I know that this one will be the darkest of them all. The tell tale signs of the bud give it away. It’s a really dark colour – like a black almost. 

But like Spain a lot will open whilst I’m away which happens every year! The good thing is that they have a good flowering period. Oh. I’ve just found a self  seeded one about to flower in the orange tree pot. 

Agapanthus washing line and pegs

The back garden is small and I mean small and has to incorporate everything. Like a washing line amongst the plants. All the plants without exception are in pots. The tree ferns.a couple of olives. An almond tree. Easy to move around. But a pain to water. 


An empty chair.  Usually occupied by one of the cats but it’s too hot for them. They are sprawled out behind s tree fern. 

Fred the cat

View from above


I have always had  window boxes.  I think it’s an inherited thing. My parents did hanging baskets. Hanging at  their front door. A bit of a show off with  next door as to how could have the best.  .  So I like to have the front looking good.

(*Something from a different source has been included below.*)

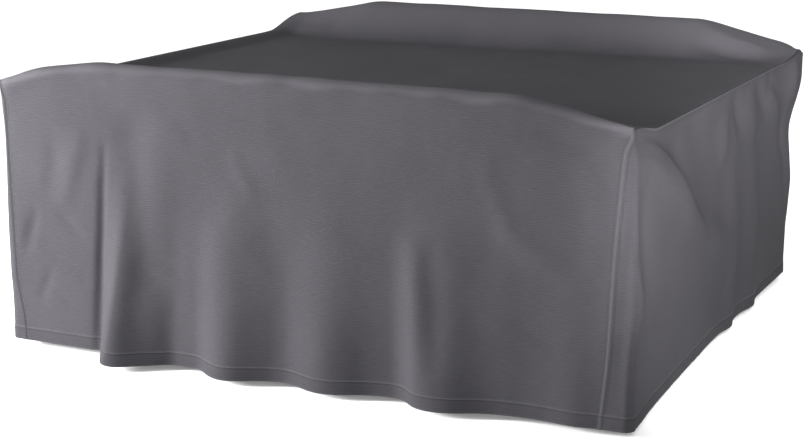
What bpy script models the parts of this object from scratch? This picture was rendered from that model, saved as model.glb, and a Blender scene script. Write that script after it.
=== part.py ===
"""A fitted cover for a garden table with its chairs, as it hangs when it is in use.

It is sewn from three pieces of woven cloth: one length that runs up the front, over the top and
down the back, and a panel that closes each end. The end panels wrap a little way round the
corners, so the corner seams lie on the front and back walls. Chair backs lift the cloth into a
rolled crest along the front and the back, and between the crests it lies on the table top.

The origin is the middle of the table-top area, on the underside of the cloth. X runs along the
front, Y from front to back. Heights in the tables are measured up from the hem, in metres.
"""

import math
from collections import namedtuple

import bmesh
import bpy
import numpy as np

WIDTH = 1.970  # across the two end panels
DEPTH = 1.790  # from the front wall to the back wall, low down
TABLE_HEIGHT = 0.745  # from the hem to the underside of the cloth on the table top
SHEET = 0.0015  # one layer of cloth
HEM_DEPTH = 0.040  # the turned-up band along the bottom, two layers thick
SEAM_GAP = 0.0003  # between two pieces at a seam
CORNER_CLEARANCE = 8.0  # how many times wider the gap gets where a seam turns a right angle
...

I maybe have missed  one or two years where I have had a break but this year I decided to go back to the good old geranium. They were great in the pots in Somerset last year and went on right into  the autumn only being moved to make room  for the tulip planting. Which I also did in the window boxes here for the spring. 

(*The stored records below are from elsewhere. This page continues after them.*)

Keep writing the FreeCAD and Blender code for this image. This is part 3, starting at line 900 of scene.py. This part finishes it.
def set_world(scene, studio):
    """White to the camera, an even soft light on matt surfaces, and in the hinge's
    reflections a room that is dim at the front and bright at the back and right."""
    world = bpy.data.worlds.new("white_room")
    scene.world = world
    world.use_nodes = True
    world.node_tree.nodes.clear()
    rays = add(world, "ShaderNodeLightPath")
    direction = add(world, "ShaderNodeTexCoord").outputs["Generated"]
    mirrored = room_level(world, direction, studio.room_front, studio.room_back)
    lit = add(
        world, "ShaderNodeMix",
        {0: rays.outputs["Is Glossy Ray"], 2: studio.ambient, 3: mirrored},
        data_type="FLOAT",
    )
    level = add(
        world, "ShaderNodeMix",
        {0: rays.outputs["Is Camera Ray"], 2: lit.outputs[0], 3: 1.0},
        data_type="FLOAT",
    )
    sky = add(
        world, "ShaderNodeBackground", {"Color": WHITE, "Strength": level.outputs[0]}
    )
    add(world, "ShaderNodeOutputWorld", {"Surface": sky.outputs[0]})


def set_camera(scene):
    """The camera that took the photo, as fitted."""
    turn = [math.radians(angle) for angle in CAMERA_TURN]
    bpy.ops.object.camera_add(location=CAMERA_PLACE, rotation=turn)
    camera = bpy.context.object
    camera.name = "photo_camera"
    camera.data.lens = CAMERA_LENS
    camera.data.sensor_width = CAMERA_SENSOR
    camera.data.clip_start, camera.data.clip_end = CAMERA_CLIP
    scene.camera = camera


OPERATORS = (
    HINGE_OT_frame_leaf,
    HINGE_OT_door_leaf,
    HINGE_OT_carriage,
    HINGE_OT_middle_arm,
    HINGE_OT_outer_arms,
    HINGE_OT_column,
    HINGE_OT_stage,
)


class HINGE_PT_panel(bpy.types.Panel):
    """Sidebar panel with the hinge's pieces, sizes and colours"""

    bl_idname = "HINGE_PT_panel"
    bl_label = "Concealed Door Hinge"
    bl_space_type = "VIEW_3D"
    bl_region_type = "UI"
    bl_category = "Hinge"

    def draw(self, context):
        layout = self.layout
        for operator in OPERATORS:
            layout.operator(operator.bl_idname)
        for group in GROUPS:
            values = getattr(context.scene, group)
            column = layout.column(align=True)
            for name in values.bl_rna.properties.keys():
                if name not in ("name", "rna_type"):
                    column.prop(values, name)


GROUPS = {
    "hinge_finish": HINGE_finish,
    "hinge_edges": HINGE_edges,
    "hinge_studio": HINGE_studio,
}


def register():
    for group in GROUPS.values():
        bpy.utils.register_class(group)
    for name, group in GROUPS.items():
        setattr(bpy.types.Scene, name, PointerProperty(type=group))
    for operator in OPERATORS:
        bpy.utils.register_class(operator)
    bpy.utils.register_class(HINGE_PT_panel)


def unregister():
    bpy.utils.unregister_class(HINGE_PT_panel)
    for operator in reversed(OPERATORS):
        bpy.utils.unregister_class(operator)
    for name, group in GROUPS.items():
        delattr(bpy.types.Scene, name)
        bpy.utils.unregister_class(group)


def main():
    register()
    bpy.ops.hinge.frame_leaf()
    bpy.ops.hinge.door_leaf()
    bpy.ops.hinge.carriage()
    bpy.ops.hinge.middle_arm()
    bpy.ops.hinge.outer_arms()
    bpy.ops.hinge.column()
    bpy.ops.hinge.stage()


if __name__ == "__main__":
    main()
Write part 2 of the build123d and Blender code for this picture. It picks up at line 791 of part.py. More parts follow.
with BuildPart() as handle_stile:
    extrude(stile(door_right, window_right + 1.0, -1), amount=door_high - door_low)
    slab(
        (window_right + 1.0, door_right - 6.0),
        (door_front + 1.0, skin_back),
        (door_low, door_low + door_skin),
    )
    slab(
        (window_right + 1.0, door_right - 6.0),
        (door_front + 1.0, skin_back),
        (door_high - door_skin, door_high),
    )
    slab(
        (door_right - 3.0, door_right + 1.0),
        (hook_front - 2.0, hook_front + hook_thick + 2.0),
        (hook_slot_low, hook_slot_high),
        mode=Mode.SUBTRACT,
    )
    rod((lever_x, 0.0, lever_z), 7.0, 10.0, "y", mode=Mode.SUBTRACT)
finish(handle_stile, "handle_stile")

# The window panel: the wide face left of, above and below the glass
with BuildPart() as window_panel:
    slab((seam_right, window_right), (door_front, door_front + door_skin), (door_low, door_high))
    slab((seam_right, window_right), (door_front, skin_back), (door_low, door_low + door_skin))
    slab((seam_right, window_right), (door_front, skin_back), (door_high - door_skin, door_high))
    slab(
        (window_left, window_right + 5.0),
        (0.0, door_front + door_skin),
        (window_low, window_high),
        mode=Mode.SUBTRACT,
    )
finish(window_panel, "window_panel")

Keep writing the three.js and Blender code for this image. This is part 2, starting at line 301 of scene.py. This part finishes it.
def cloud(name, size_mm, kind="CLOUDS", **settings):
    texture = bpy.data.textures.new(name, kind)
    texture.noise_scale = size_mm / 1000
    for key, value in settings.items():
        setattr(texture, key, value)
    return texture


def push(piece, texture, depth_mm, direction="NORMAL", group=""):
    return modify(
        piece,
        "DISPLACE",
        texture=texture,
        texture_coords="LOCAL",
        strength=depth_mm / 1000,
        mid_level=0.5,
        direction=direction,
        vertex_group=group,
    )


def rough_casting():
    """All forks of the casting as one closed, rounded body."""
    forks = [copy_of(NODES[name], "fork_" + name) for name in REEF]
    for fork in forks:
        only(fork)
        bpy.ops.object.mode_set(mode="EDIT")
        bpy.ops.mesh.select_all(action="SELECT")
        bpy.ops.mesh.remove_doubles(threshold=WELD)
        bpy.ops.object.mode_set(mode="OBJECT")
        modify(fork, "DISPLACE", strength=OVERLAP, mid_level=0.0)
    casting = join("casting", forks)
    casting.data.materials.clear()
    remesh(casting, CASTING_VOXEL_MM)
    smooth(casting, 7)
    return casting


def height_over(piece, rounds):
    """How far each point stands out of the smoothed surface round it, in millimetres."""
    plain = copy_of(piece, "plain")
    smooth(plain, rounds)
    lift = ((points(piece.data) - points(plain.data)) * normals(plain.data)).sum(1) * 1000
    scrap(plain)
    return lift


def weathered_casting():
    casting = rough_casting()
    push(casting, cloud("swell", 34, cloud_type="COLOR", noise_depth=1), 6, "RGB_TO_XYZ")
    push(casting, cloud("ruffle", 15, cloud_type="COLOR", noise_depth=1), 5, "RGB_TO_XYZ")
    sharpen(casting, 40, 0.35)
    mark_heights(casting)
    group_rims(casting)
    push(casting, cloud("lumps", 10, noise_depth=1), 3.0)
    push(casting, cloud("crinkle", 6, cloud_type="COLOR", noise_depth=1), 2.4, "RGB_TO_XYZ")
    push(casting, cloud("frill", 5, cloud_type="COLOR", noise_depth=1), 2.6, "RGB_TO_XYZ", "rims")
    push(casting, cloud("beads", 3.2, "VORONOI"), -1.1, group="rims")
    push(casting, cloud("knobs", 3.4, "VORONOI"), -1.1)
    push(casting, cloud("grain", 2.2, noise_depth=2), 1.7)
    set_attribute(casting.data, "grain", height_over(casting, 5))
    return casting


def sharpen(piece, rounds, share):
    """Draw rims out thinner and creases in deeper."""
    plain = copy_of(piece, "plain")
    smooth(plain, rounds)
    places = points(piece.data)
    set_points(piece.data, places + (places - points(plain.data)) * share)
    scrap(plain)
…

This year for the first time I added some lavender  to the boxes with the geraniums and it’s worked really well. Even if I say so myself. I also used good old lobelia for the side boxes something I haven’t planyed in years. My parents always grewv it along the front path accompanying allysum which I don’t think I’ve seen at a garden centre or nursery in a very long time. That and the good old Busy Lizzie! Their garden was a homage to the planting of the time. Lobelia. Allysim. Petunia. Tagetes. Godetia. All grown from seed. 

I digress. 


Gardening in London is a challenge. The garden is small. There’s lots I want to grow but can’t. Dahlias another of my loves are rubbish here. We get overrun with snails. Not slugs. I have one climbing rose. A lovely David Austin bought my a good friend of mine Emma. As a thank you for staying at the cottage. 

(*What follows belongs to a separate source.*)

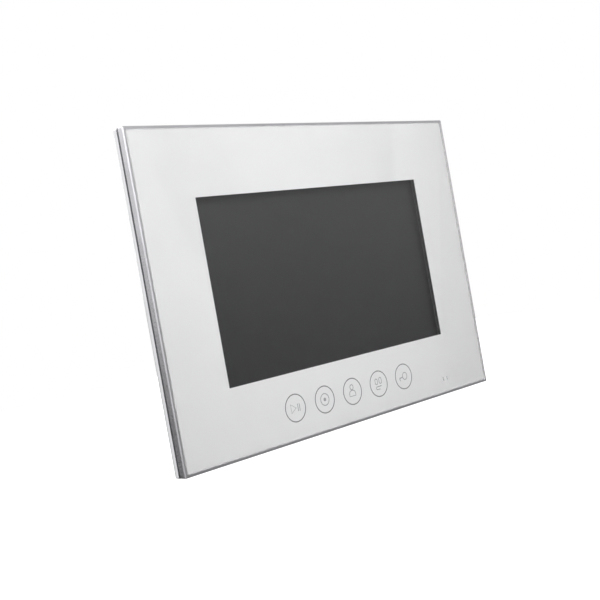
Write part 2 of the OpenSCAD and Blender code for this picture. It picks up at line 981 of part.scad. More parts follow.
wall_bracket();
front_glass();
panel_print();
panel_tape();
front_frame();
front_housing();
rear_cover();
case_screws();
lcd_gasket();
lcd_bezel();
lcd_cell();
lcd_diffuser();
lcd_light_guide();
backlight_leds();
lcd_flex();
lcd_clips();
clip_screws();
touch_adhesive();
touch_board();
touch_chip();
key_leds();
touch_cable();
microphone();
mic_boot();
speaker_frame();
speaker_magnet();
speaker_cone();
speaker_gasket();
speaker_plug();
speaker_lead();
main_board();
main_chips();
shield_can();
capacitors();
inductors();
board_screws();
door_sockets();
power_socket();
socket_pins();
dip_switch();
dip_slider_1();
dip_slider_2();
sd_socket();
sd_card();
power_switch();
power_knob();
reset_switch();
reset_plunger();
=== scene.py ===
"""Looks of a wall-hung video intercom monitor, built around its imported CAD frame."""
import math
import bmesh
import bpy
from mathutils import Matrix, Vector


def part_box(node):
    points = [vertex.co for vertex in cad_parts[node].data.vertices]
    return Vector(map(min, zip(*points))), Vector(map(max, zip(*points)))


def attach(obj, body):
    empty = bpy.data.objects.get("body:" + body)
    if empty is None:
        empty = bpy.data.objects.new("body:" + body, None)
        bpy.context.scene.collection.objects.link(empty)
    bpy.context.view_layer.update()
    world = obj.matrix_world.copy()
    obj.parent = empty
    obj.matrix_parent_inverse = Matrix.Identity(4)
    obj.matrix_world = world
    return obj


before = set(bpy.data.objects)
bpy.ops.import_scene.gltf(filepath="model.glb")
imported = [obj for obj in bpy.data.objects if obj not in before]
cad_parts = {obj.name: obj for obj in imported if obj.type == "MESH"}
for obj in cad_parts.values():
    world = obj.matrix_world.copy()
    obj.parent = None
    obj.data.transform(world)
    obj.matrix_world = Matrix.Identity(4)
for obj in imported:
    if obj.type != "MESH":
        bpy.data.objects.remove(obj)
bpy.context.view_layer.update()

MM = 0.001
DEPTH = 24 * MM                 # from the wall to the glass's front face


# ---- Camera ----

LENS_MM = 61.07
SENSOR_MM = 36
CAMERA_AT = (-0.3654, -0.37437, -0.0050)
CAMERA_AHEAD = (0.6960, 0.7179, -0.0108)
CAMERA_UP = (0.1339, -0.1150, 0.9843)
NEAREST, FURTHEST = 0.01, 60    # metres


def add_camera():
    data = bpy.data.cameras.new("camera")
    data.lens = LENS_MM
    data.sensor_width = SENSOR_MM
    data.clip_start = NEAREST
    data.clip_end = FURTHEST
    camera = bpy.data.objects.new("camera", data)
    bpy.context.scene.collection.objects.link(camera)
    ahead = Vector(CAMERA_AHEAD).normalized()
    right = ahead.cross(Vector(CAMERA_UP)).normalized()
    up = right.cross(ahead)
    turn = Matrix((right, up, -ahead)).transposed().to_4x4()
    camera.matrix_world = Matrix.Translation(CAMERA_AT) @ turn
    bpy.context.scene.camera = camera


# ---- Studio ----

def finish(name, colour, rough, metal=0.0):
    """New material with one Principled shader. Returns both."""
    m = bpy.data.materials.new(name)
    m.use_nodes = True
    shader = m.node_tree.nodes["Principled BSDF"]
    shader.inputs["Base Color"].default_value = (*colour, 1)
    shader.inputs["Roughness"].default_value = rough
    shader.inputs["Metallic"].default_value = metal
    return m, shader


def hang(name, data, at, aim):
    """Puts a lamp in the room, turned towards what it lights."""
    lamp = bpy.data.objects.new(name, data)
    bpy.context.scene.collection.objects.link(lamp)
    lamp.location = at
    lamp.rotation_euler = (Vector(aim) - Vector(at)).to_track_quat("-Z", "Y").to_euler()


def add_soft_box(name, at, size, watts, height=None):
    """Square or oblong lamp that lights the whole monitor."""
    data = bpy.data.lights.new(name, "AREA")
    data.shape = "RECTANGLE"
    data.size = size
    data.size_y = height or size
    data.energy = watts
    hang(name, data, at, (0, 0, 0))


def add_spot(name, at, aim, cone, watts, size):
    """Lamp that lights a round patch and fades towards its rim. The cone is in degrees."""
    data = bpy.data.lights.new(name, "SPOT")
    data.energy = watts
    data.spot_size = math.radians(cone)
    data.spot_blend = 1
    data.shadow_soft_size = size
    hang(name, data, at, aim)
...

 But the upside is that we have a sheltered garden where most years we don’t have to cover the crowns of the tree ferns. Tracheospernum grows well. Jasmine grows like crazy up the drainpipe out of a ridicously small pot. A black bamboo whist scraggy is over 10 foot tall. 

Window box in kitchen bay window

There have been disappointments. As the garden is small I like to have some scented plants. The jasmines flower at different times and the smell of both is very very different. So I bought a Philadelphus to add to the mix. A belle etoille which we have had in Somerset. Gorgeous smell. White flower with a purple throat. But it appears that it’s not what I got. Pretty. But plain white with little scent. Annoying. It will have to go. It’s not what I want and I don’t have room for mistakes! 

Belle etoille – I don’t tho so. .
The email has arrived from Peter Nussen re  Speing bulbs! Oh. Lordy. I’ll have to make decisions  for next year soon!